The real-life logjam will break if and when elected lawmakers on Capitol Hill negotiate a compromise between the Democrats' $3 trillion proposal and a cheaper Republican alternative. For now, the president is already getting much of what he wants. That is, headlines that buttress his relevance.

"Trump extends unemployment benefits, defers payroll tax," declared the Market Watch website — as if those steps actually are taking effect. "The president’s moves on jobless assistance, payroll taxes, evictions and student loans come during an impasse in bipartisan talks," the Wall Street Journal stated with measured credulity. "Enhanced unemployment would continue at $400 per week under new Trump executive order," said CNBC.

Peter Navarro, the presidential trade adviser, offered this pseudo-constitutional chatter: "The Lord and the Founding Fathers created executive orders because of partisan bickering and divided government."

Over the weekend Trump was asked if he'd step into the relevant negotiations, perhaps meeting with Pelosi. "Well, I’ve been involved personally," he claimed, "and you know, through my representatives, who are wonderful. And we have additional people, too. But I’m involved very — you know, look, I’ve been on the phone a lot over the last three or four days. And I think it actually works better if we do it the way we’re doing it."

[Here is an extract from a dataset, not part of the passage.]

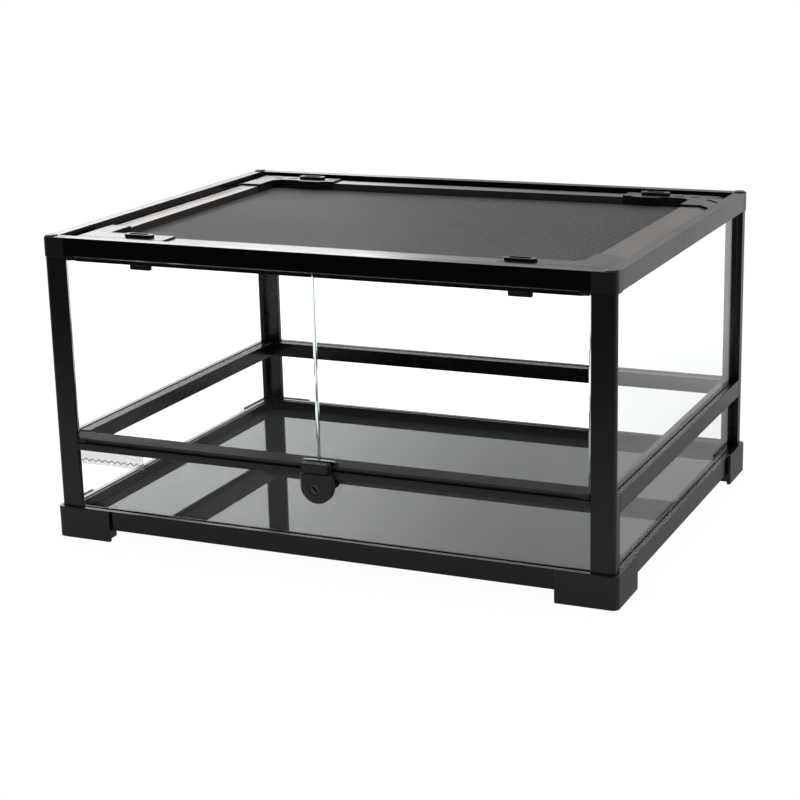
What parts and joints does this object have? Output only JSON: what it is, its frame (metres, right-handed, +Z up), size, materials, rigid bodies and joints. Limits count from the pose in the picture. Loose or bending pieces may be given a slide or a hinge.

Sen. Ben Sasse offered a more cogent analysis of the president's weekend signings. "Then pen-and-phone theory of executive lawmaking is unconstitutional slop,' Sasse (R-Nebraska) said on Saturday. "President Trump does not have the power to unilaterally rewrite the payroll tax law. Under the Constitution, that power belongs to the American people acting through their members of Congress."